Microstructural examination confirms these changes. In gray iron castings produced with only low sulfur nitrogen recarburizer, graphite flakes appear longer and sharper, and pearlite is relatively coarse. With the high sulfur nitrogen blend, graphite exhibits rounded tips and increased curvature, while pearlite is noticeably finer. This structural refinement directly contributes to the retention of tensile strength despite higher carbon, allowing for improved fluidity and feeding that reduce blowholes and depressions. The enhanced feeding ability can be modeled using Darcy’s law for interdendritic flow:
$$v = -\frac{K}{\mu} \nabla P$$
where v is flow velocity, K is permeability, μ is viscosity, and ∇P is pressure gradient. Higher carbon content reduces viscosity and increases permeability, facilitating better compensation for shrinkage.

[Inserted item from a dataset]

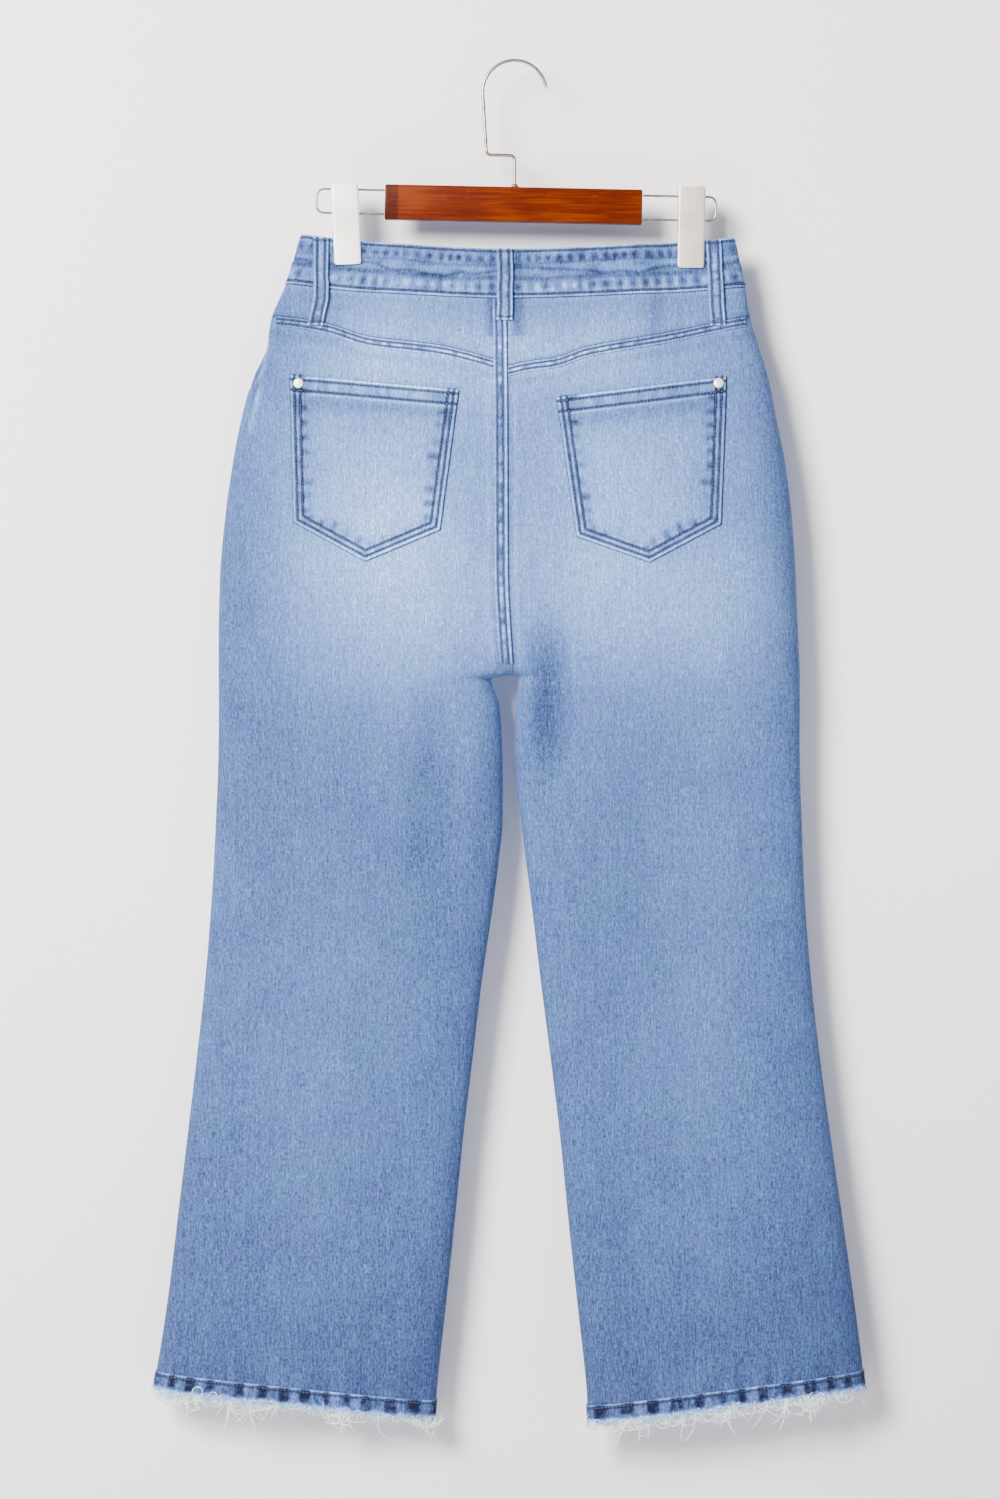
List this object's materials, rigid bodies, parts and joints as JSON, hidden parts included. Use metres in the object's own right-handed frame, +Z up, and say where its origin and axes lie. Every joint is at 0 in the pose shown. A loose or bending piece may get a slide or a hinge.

However, excessive nitrogen can lead to nitrogen porosity in gray iron castings, so careful control is essential. I recommend strict incoming inspection of all raw materials, including recarburizers, to monitor nitrogen levels. The blending ratio should be adjusted based on charge composition and desired properties, with regular testing of molten iron chemistry and mechanical samples. Additionally, process parameters like pouring temperature and inoculation practice must be optimized to synergize with the recarburizer effects.
In conclusion, the application of high sulfur nitrogen recarburizer, combined with low sulfur nitrogen recarburizer in a 7:3 ratio, has proven effective in reducing rejection rates for gray iron castings. By elevating nitrogen content, this approach modifies graphite morphology and refines the matrix, maintaining tensile strength while enabling higher carbon levels for better castability. This results in significant decreases in blowhole and depression defects, driving down overall rejection rates from 3.35% to 1.96% in our case. For foundries seeking to enhance the quality and cost-efficiency of gray iron castings, especially for critical components like cylinder blocks, this methodology offers a practical and scientifically grounded solution. Future work could explore quantitative models linking nitrogen content to defect propensity, further optimizing the process for diverse gray iron casting applications.